For BtoB companies, marketing is an underperforming cost center. Not that it is the marketing teams fault, rather they are making the best of a tough situation. In consumer marketing, brand awareness and product reputation can go a long way in generating sales. In BtoB, the channels to reach buyers are increasingly becoming choked with noise. We built this chart to explain what we are seeing in the world of BtoB marketing:
Add to the challenge of the noise, think about the inherent variables related to introducing new business technologies. Most companies in the BtoB world face these challenges:
- Large market ecosystem
- Complex sale / education
- Solution is customized based upon use cases
- Strategic “committee” decision
- Market is segmented based upon scenarios
- 80% of market uneducated on solution offering / value
So, it is no wonder that marketing struggles to reach the majority of the market. Business development is your customization engine for the market. Marketing is then reduced to broad brand and solution awareness. That works well when you have a new innovative channel to reach buyers, but when the novelty of the channel wears off, so does the attention. Then on to the next channel, etc. I know as I have lived this cycle for much of the last 20 years.

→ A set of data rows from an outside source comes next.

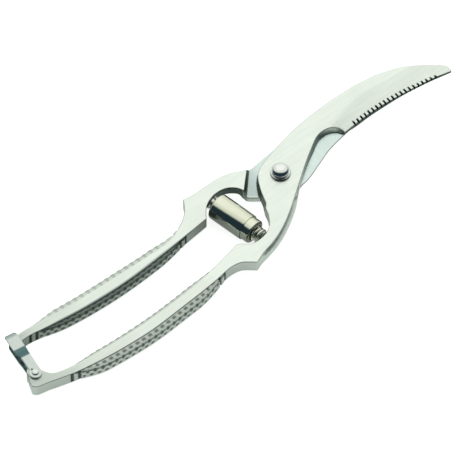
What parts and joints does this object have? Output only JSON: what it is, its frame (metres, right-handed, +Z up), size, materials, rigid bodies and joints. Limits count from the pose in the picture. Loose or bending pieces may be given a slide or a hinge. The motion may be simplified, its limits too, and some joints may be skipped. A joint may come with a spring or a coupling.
{
  "type": "poultry shears",
  "caption": "Spring-opened shears with curved toothed blade, bone notch, lap pivot with domed screw, sleeved coil spring, textured handles and a swinging strap latch.",
  "frame": {"origin": "on the pivot axis, at the pivot screw's flush lower end, which lies in the plane the shears rest on", "axes": "+X from the pivot to the blade tips with the shears closed, +Y to the rear lever's side, +Z up, out of the domed screw head"},
  "size_m": [0.2515, 0.0486, 0.0139],
  "materials": {
    "satin_steel": "satin ground forging",
    "polished_steel": "polished",
    "stamped_steel": "tumbled sheet and bar",
    "spring_steel": "bright drawn wire"
  },
  "bodies": {
    "rear": {"rear_lever": "satin_steel", "rear_spring_peg": "stamped_steel", "pivot_screw": "polished_steel", "pivot_head_washer": "polished_steel", "pivot_spring_washer": "spring_steel", "pivot_rear_washer": "stamped_steel", "pivot_nut": "stamped_steel"},
    "front": {"front_lever": "satin_steel", "front_spring_peg": "stamped_steel", "latch_rivet": "stamped_steel", "latch_washer": "stamped_steel"},
    "latch": {"latch_strap": "stamped_steel"},
    "spring_barrel": {"outer_sleeve": "polished_steel", "compression_spring": "spring_steel"},
    "spring_plunger": {"inner_sleeve": "polished_steel"}
  },
  "joints": [
    {"name": "blade_pivot", "type": "hinge", "parent": "rear", "child": "front", "pos_m": [0, 0, 0.0063], "axis": [0, 0, 1], "range_deg": [0, 22]},
    {"name": "latch_swing", "type": "hinge", "parent": "front", "child": "latch", "pos_m": [-0.1512, -0.0142, 0.0063], "axis": [0, 0, 1], "range_deg": [0, 132]},
    {"name": "spring_swing", "type": "hinge", "parent": "rear", "child": "spring_barrel", "pos_m": [-0.0324, 0.009, 0.0063], "axis": [0, 0, 1], "range_deg": [0, 11]},
    {"name": "sleeve_slide", "type": "slide", "parent": "spring_barrel", "child": "spring_plunger", "axis": [0.1942, -0.981, 0], "range_m": [0, 0.011], "deforming": ["compression_spring"]}
  ],
  "couplings": [
    {"joint": "latch_swing", "follows": "blade_pivot", "ratio": 6},
    {"joint": "spring_swing", "follows": "blade_pivot", "ratio": 0.5},
    {"joint": "sleeve_slide", "follows": "blade_pivot", "m_per_rad": 0.0284}
  ]
}
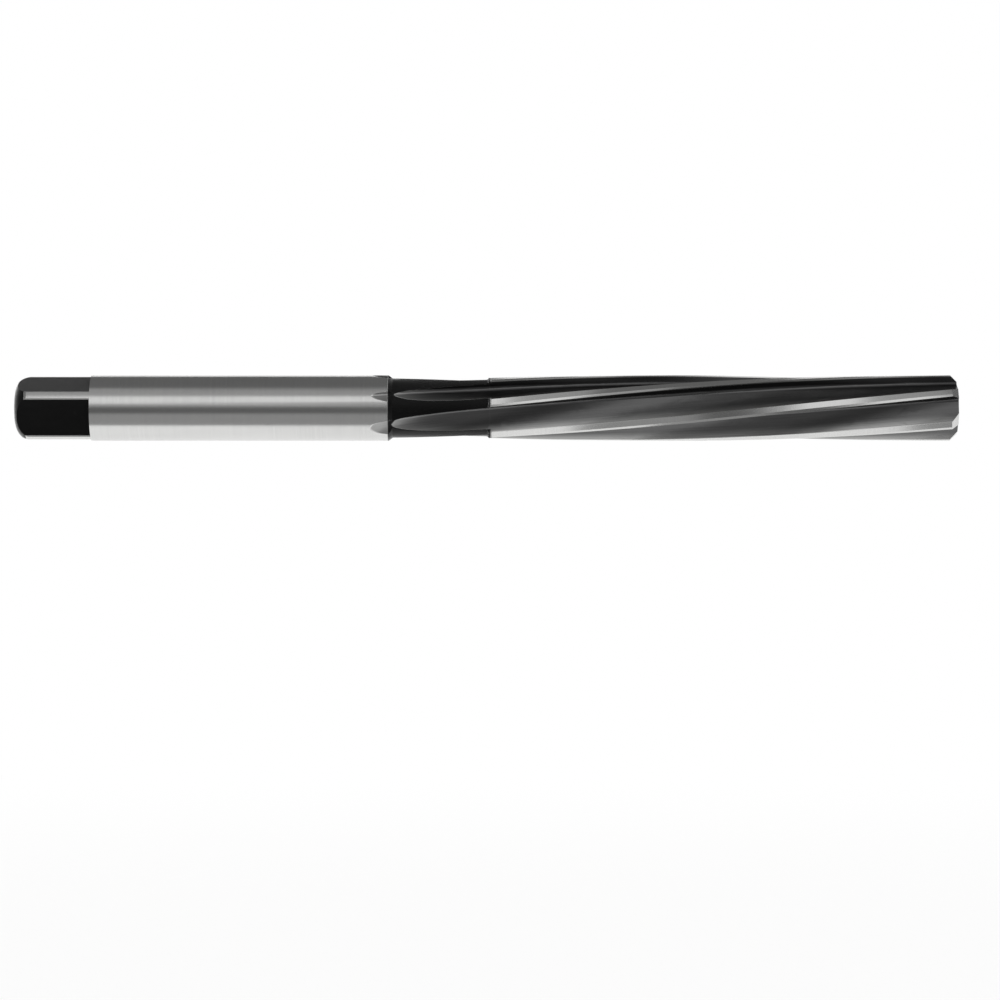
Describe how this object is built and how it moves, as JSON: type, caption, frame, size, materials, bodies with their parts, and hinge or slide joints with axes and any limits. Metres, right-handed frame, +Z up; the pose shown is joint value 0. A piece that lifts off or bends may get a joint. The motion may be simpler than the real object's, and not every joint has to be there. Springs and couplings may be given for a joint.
{
  "type": "machine reamer",
  "caption": "Straight-shank reamer with left-hand spiral flutes, a relieved neck and a driving square, which finishes round holes in metal to size.",
  "frame": {"origin": "on the tool's axis, at the end face of the driving square", "axes": "+X along the axis from the driving square to the cutting point, +Z up, the front side towards -Y"},
  "size_m": [0.115, 0.008, 0.008],
  "materials": {
    "ground_steel": "hardened and ground tool steel, blackened on the square and neck"
  },
  "bodies": {
    "root": {"reamer": "ground_steel"}
  },
  "joints": []
}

What different? In short – social media. But, not in the way that marketers are using it today. As a broadcast channel, it is becoming saturated just like every other channel. Shiny penny uniqueness is wearing off. As an insight channel into buyer behavior, it is really starting to hit its stride.
As a platform for filtering market noise and aiding in streamlining a buyer’s purchase process, creating marketplaces, and allowing vendors to streamline their behavioral targeting; well, I think we are just seeing the beginnings of something wonderful. As a buyer, it can’t come soon enough.
As a marketer, I am seeing the value today. We are living it now. I see the value in the process of aiding a buyer’s decision process. I also see a path to a hard ROI whereby we can drive direct revenue results from using social media as the beginning of a targeting process, not the end.
It is not a holy grail of marketing. It is actually much harder than traditional marketing. But, like in the early days of the web, those who understood the medium and adjusted their approach to live in that medium fully, they reaped the return. I, for one, do not miss the boom and bust cycles of marketing. I would rather have boring, staid, predictable, and consistency.
I joke while others are creative, we are merely methodical. Who knew that marketing would actually be following our example.